Author: Eva Ibbotson
Title: Journey to the River Sea
Content: Sent in 1910 to live with distant relatives who own a rubber plantation along the Amazon River, English orphan Maia is excited. She believes she is in for brightly colored macaws, enormous butterflies, and "curtains of sweetly scented orchids trailing from the trees." Her British classmates warn her of man-eating alligators and wild, murderous Indians. Unfortunately, no one cautions Maia about her nasty, xenophobic cousins, who douse the house in bug spray and forbid her from venturing beyond their coiffed compound. Maia, however, is resourceful enough to find herself smack in the middle of more excitement than she ever imagined, from a mysterious "Indian" with an inheritance, to an itinerant actor dreading his impending adolescence, to a remarkable journey down the Amazon in search of the legendary giant sloth.
My opinion: Well, let's talk again about a classic novel. I always wrote about one book of Eva Ibbotsons and this one is very different, but for me it does have some similarities: The feeling, when I'm reading those books.
Maia, a young girl, is sensitive , but strong in the same time. I really like her, because she is able to communicate and to reach the people. For me the most intersting part about her journey are all the times when she meets people- they always show interesting and important faces of the culture. Anyways, Maia is a lovely charactere, very easy to identify with and gentle, trusting, intelligent and mature beyond her years. She is the protagonist, the connection between all the parts and a "real life person". You never feel like she's invented. but like she is a person you could know yourself. Miss Minton is one of the other main characteres: a stern but caring governess with her hat-pin shaped like a Viking spear, her trunk full of books and a few secrets hidden up her sleeves. She is clever, adorable and again very real. Also, she is fun to read about, because of her kind of unusual behavoiur and attitude, that makes life probabaly harder, but makes it possible to feel like you're acting morally right. There are many other great written characteres: Clovis, the young, homesick actor, Beatrice and Gwendolyn, the very fun to read villains, their dad, with his "weird eyes" (not gonna tell you more about it), Olga, Sergei.... a lot of great persons, but there is one more I want to mention: Finn. I really recommend you to read this book, because if you didn't you missed meeting Finn. He is amazing and I immediately fell in love with him. I'm not gonna tell you what he is doing in the novel, but just you know: He's great!!
It's a children nocel, I know, BUT, it is great to read even if you're older - I personally love it and still read it some times a year. Because it is a children book, I got it many years ago, so I do not have it in english, but I can tell you, that the writing style is great in german and normally directly means the english style is even better. The story has an old fashioned feel to it, in the best sense. A missing inheritance, switched identities and the setting of the Amazon rain forest intertwine as Maia and her friends search for home.
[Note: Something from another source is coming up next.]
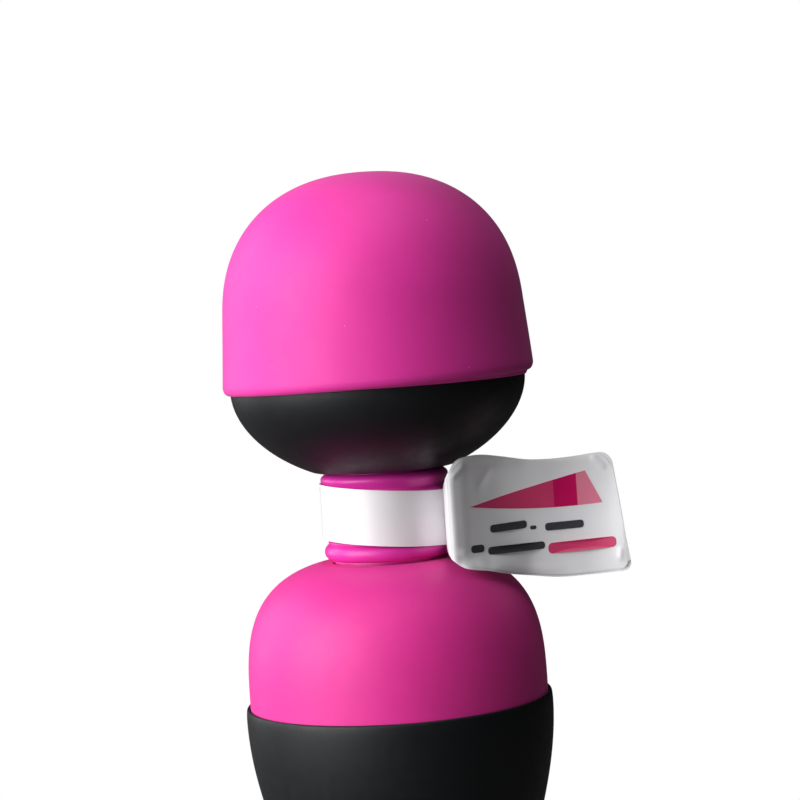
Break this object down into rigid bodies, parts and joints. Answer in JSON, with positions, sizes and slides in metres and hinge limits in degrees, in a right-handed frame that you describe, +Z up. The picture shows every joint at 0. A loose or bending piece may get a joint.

The setting of the Amazon rain forest is amazingly described. I never was there, but scince I first read the book, I want to visit it. This novel actually inspired me to do my volunteering year in south america. The region has to be amazing - at least the way Eva Ibbotson describes it. The setting is as good as the values that are tranported. Maia and Miss Minton soon discover an exotic world bursting with new experiences beyond their imagination. More importantly, they learn one of life's hardest lessons--to conquer their fears and embrace the unknown. And along the way they learn about tolerance, acceptance and trust.
All in all: It's unputdownable, packed with old-fashioned story-telling virtues from a great plot to characters you'd love to know. READ IT!